### WHAT IS NEEDED
Write out every line of the material exactly as it appears.
---------- SUPPLIED MATERIAL ----------
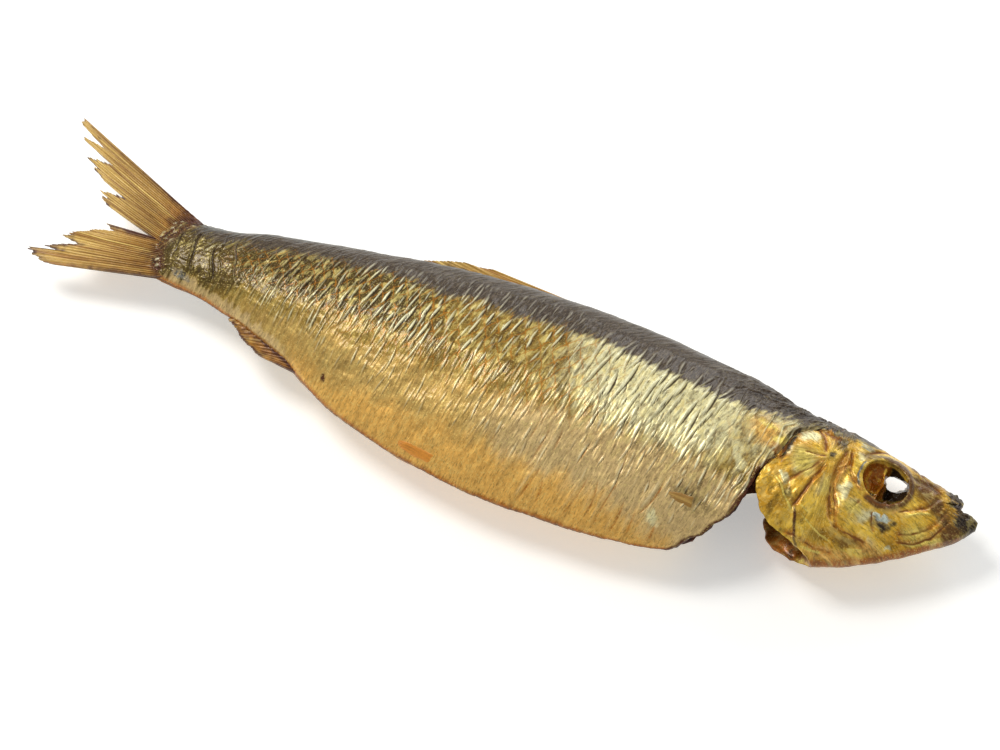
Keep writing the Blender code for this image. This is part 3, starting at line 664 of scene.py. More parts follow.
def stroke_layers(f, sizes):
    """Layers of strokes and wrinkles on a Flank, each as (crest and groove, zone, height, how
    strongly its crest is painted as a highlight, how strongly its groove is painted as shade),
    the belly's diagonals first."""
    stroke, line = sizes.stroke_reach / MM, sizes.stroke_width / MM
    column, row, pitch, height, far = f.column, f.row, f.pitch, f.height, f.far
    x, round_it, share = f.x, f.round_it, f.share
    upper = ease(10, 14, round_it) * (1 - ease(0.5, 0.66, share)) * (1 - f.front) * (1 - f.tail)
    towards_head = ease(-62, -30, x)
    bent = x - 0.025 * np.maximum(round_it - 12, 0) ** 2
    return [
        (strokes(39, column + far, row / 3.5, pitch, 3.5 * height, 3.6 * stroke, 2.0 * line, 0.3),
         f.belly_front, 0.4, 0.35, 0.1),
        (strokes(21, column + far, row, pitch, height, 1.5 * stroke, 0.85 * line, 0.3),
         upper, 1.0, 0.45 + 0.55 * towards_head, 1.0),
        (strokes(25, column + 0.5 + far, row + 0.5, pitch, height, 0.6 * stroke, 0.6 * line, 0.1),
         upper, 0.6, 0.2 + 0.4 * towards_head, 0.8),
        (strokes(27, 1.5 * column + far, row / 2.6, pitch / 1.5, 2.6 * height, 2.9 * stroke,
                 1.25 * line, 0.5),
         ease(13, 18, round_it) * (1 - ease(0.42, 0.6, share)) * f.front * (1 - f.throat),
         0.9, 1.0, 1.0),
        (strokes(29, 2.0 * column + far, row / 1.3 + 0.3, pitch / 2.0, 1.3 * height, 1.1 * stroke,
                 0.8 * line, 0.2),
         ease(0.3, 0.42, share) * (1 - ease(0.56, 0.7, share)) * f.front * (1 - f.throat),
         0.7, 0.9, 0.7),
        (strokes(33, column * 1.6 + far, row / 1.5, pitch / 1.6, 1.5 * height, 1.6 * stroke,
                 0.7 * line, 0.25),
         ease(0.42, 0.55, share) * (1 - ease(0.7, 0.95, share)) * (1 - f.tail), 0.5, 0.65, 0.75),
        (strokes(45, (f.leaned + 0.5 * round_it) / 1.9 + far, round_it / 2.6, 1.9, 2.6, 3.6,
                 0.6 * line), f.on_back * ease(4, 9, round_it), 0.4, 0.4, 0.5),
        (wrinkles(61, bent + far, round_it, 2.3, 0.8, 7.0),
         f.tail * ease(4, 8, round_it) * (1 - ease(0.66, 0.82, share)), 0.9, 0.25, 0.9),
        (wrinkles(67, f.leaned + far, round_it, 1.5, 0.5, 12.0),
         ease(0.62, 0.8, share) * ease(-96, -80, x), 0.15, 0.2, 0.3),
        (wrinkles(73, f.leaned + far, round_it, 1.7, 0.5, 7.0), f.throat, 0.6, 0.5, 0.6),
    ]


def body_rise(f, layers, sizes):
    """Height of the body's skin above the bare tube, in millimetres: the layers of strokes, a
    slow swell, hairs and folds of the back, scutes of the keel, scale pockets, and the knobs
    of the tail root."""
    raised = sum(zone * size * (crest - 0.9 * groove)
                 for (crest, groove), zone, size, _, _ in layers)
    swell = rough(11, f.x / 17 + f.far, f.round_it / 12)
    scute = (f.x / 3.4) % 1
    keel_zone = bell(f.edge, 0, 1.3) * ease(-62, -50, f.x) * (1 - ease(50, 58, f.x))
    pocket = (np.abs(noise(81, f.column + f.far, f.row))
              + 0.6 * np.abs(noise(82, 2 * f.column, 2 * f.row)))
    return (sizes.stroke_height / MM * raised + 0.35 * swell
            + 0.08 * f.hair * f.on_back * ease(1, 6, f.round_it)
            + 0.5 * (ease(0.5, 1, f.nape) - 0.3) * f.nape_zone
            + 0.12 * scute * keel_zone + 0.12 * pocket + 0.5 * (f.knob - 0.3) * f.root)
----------
### FINISHED EXERCISE
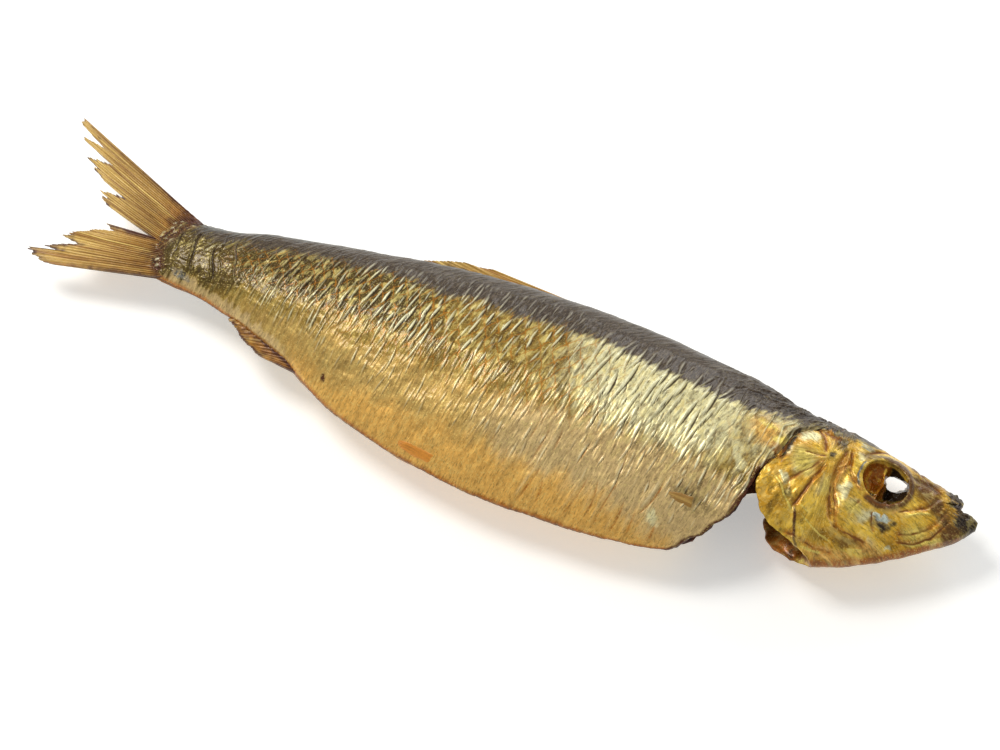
Keep writing the Blender code for this image. This is part 3, starting at line 664 of scene.py. More parts follow.
def stroke_layers(f, sizes):
    """Layers of strokes and wrinkles on a Flank, each as (crest and groove, zone, height, how
    strongly its crest is painted as a highlight, how strongly its groove is painted as shade),
    the belly's diagonals first."""
    stroke, line = sizes.stroke_reach / MM, sizes.stroke_width / MM
    column, row, pitch, height, far = f.column, f.row, f.pitch, f.height, f.far
    x, round_it, share = f.x, f.round_it, f.share
    upper = ease(10, 14, round_it) * (1 - ease(0.5, 0.66, share)) * (1 - f.front) * (1 - f.tail)
    towards_head = ease(-62, -30, x)
    bent = x - 0.025 * np.maximum(round_it - 12, 0) ** 2
    return [
        (strokes(39, column + far, row / 3.5, pitch, 3.5 * height, 3.6 * stroke, 2.0 * line, 0.3),
         f.belly_front, 0.4, 0.35, 0.1),
        (strokes(21, column + far, row, pitch, height, 1.5 * stroke, 0.85 * line, 0.3),
         upper, 1.0, 0.45 + 0.55 * towards_head, 1.0),
        (strokes(25, column + 0.5 + far, row + 0.5, pitch, height, 0.6 * stroke, 0.6 * line, 0.1),
         upper, 0.6, 0.2 + 0.4 * towards_head, 0.8),
        (strokes(27, 1.5 * column + far, row / 2.6, pitch / 1.5, 2.6 * height, 2.9 * stroke,
                 1.25 * line, 0.5),
         ease(13, 18, round_it) * (1 - ease(0.42, 0.6, share)) * f.front * (1 - f.throat),
         0.9, 1.0, 1.0),
        (strokes(29, 2.0 * column + far, row / 1.3 + 0.3, pitch / 2.0, 1.3 * height, 1.1 * stroke,
                 0.8 * line, 0.2),
         ease(0.3, 0.42, share) * (1 - ease(0.56, 0.7, share)) * f.front * (1 - f.throat),
         0.7, 0.9, 0.7),
        (strokes(33, column * 1.6 + far, row / 1.5, pitch / 1.6, 1.5 * height, 1.6 * stroke,
                 0.7 * line, 0.25),
         ease(0.42, 0.55, share) * (1 - ease(0.7, 0.95, share)) * (1 - f.tail), 0.5, 0.65, 0.75),
        (strokes(45, (f.leaned + 0.5 * round_it) / 1.9 + far, round_it / 2.6, 1.9, 2.6, 3.6,
                 0.6 * line), f.on_back * ease(4, 9, round_it), 0.4, 0.4, 0.5),
        (wrinkles(61, bent + far, round_it, 2.3, 0.8, 7.0),
         f.tail * ease(4, 8, round_it) * (1 - ease(0.66, 0.82, share)), 0.9, 0.25, 0.9),
        (wrinkles(67, f.leaned + far, round_it, 1.5, 0.5, 12.0),
         ease(0.62, 0.8, share) * ease(-96, -80, x), 0.15, 0.2, 0.3),
        (wrinkles(73, f.leaned + far, round_it, 1.7, 0.5, 7.0), f.throat, 0.6, 0.5, 0.6),
    ]


def body_rise(f, layers, sizes):
    """Height of the body's skin above the bare tube, in millimetres: the layers of strokes, a
    slow swell, hairs and folds of the back, scutes of the keel, scale pockets, and the knobs
    of the tail root."""
    raised = sum(zone * size * (crest - 0.9 * groove)
                 for (crest, groove), zone, size, _, _ in layers)
    swell = rough(11, f.x / 17 + f.far, f.round_it / 12)
    scute = (f.x / 3.4) % 1
    keel_zone = bell(f.edge, 0, 1.3) * ease(-62, -50, f.x) * (1 - ease(50, 58, f.x))
    pocket = (np.abs(noise(81, f.column + f.far, f.row))
              + 0.6 * np.abs(noise(82, 2 * f.column, 2 * f.row)))
    return (sizes.stroke_height / MM * raised + 0.35 * swell
            + 0.08 * f.hair * f.on_back * ease(1, 6, f.round_it)
            + 0.5 * (ease(0.5, 1, f.nape) - 0.3) * f.nape_zone
            + 0.12 * scute * keel_zone + 0.12 * pocket + 0.5 * (f.knob - 0.3) * f.root)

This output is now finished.